Я не знаю, почему так получилось, – я к тому времени был уже достаточно осторожен и твердо знал, что разговаривать открыто с первым попавшимся человеком нельзя. Это само собой разумелось. Но, с другой стороны, я не мог не разговаривать, потерять возможность разговаривать с понимающим человеком, поэтому никакие законы осторожности здесь уже не действовали.
Мы обсуждали с ним буквально все. Оказалось, что почти по всем вопросам у нас с ним если не тождественные, то, во всяком случае, очень близкие взгляды. Мы оба отвергали практическую теорию марксизма. Нам обоим, как тогда казалось, было совершенно ясно, что представляет собой подлинный социализм. Причем (очень интересно, что это обсуждалось тогда же) мы оба считали, что социализм необорим и что это – система, которая будет существовать ну если не многие столетия, то, во всяком случае, многие и многие десятилетия.
Для меня основные структурные принципы социализма буквально впрямую накладывались на социальные, культурные, политические структуры Средневековья. И это тоже составляло очень важное содержание единства нашего мировосприятия. Выяснилось, что мы совершенно одинаково с ним трактовали буржуазную эпоху – как эпоху переходную между устойчивыми социально-политическими и социально-культурными структурами Средневековья и вот того будущего времени, которое надвигалось.
Александр Александрович Зиновьев
Тогда же выяснилось, что мы одинаково понимаем отношение между социализмом и традицией русского народа. Мы оба считали, что социализм, сложившийся в России, носит, по сути дела, национально-русский характер, как ничто более соответствует культурным традициям и духу русского народа и, короче говоря, есть то самое, что ему нужно при его уровне самоорганизации, уровне культурного развития и т. д. И мы оба знали, что миллионы людей находятся в условиях подневольного труда или просто в концлагерях. И все это очень органично замыкалось общим пониманием принципа диктатуры, ее социально-организационных структур и т. д.
Это был первый случай, когда какой-то другой человек понимал, видел, знал все то, что понимал, видел, знал я. Так мне тогда казалось. Правда, при этом было и одно очень существенное различие. И вот теперь я понимаю, что оно было невероятно значимым для всей последующей истории, но я его отметил тогда же.
Это различие заключалось в том, что Зиновьев все понимал и воспринимал сквозь структуру настоящего. Он был на семь лет старше меня; учился в ИФЛИ до войны, служил в армии на Дальнем Востоке, потом участвовал в Великой Отечественной войне: сначала в танковых частях, потом в авиации, закончил войну летчиком-штурмовиком. Ему было тридцать, мне было двадцать три – нас практически разделяла целая эпоха. Иначе говоря, он был тогда старше меня на самом деле раза в два. И все, что он обсуждал, у него было подкреплено опытом – опытом его собственной жизни.

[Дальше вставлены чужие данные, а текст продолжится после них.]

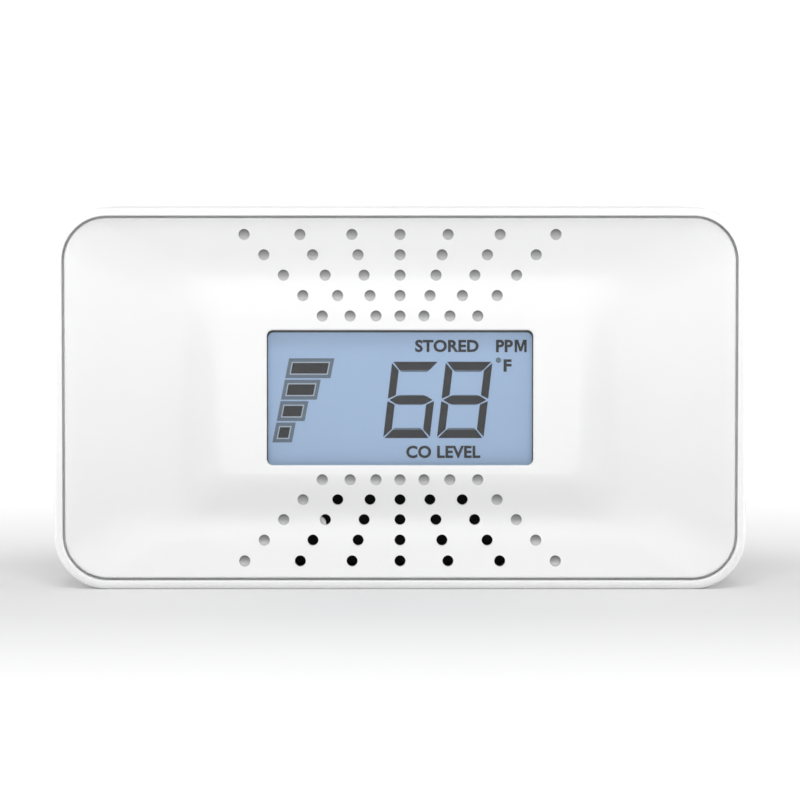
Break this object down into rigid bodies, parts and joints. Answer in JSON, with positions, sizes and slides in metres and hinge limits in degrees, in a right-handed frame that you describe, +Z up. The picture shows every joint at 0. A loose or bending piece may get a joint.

У меня такого опыта жизни не было. Единственное, на чем я строил свое понимание окружающего, свое мировоззрение и миросозерцание, – это знание истории. Историю, как выяснилось, Зиновьев знал плохо. А разговаривать нам было очень интересно, поскольку мы дополняли друг друга. Я обсуждал все в большом историческом контексте. Причем историю я понимал многопланово, потому что таковыми были мои ранние школьные книжки: скажем, работы Покровского с его большими историческими конструкциями сочетались с такими книгами, как «История XIX века» Лависса и Рамбо – книгой очень поверхностной, но дававшей большой конкретный исторический материал. Я в то время уже очень хорошо знал две классические работы Маркса «Классовая борьба во Франции 1840 года» и «Восемнадцатое брюмера» и владел методом многопланового и многослойного исторического анализа. Все то, что развертывалось у нас в стране, я понимал и осознавал сквозь призму этих исторических аналогий.
Зиновьев, наоборот, работал на четком, ясном, глубоком видении самой окружающей жизни. Но при этих двух совершенно разных типах знания был момент, – может быть, один из самых значимых тогда для меня моментов, – буквально поразивший меня. Дело в том, что у каждого из нас был свой прогноз, и, как выяснилось, они совпали: мы оба считали, что Сталину осталось жить пять-шесть месяцев от силы и что в этой ситуации он должен умереть. Мы не знали как; но, по сути дела, тогда, в октябре 1952 года, мы уже думали вперед. Мы думали о том, что будет происходить после смерти Сталина, и это занимало нас обоих в очень большой мере.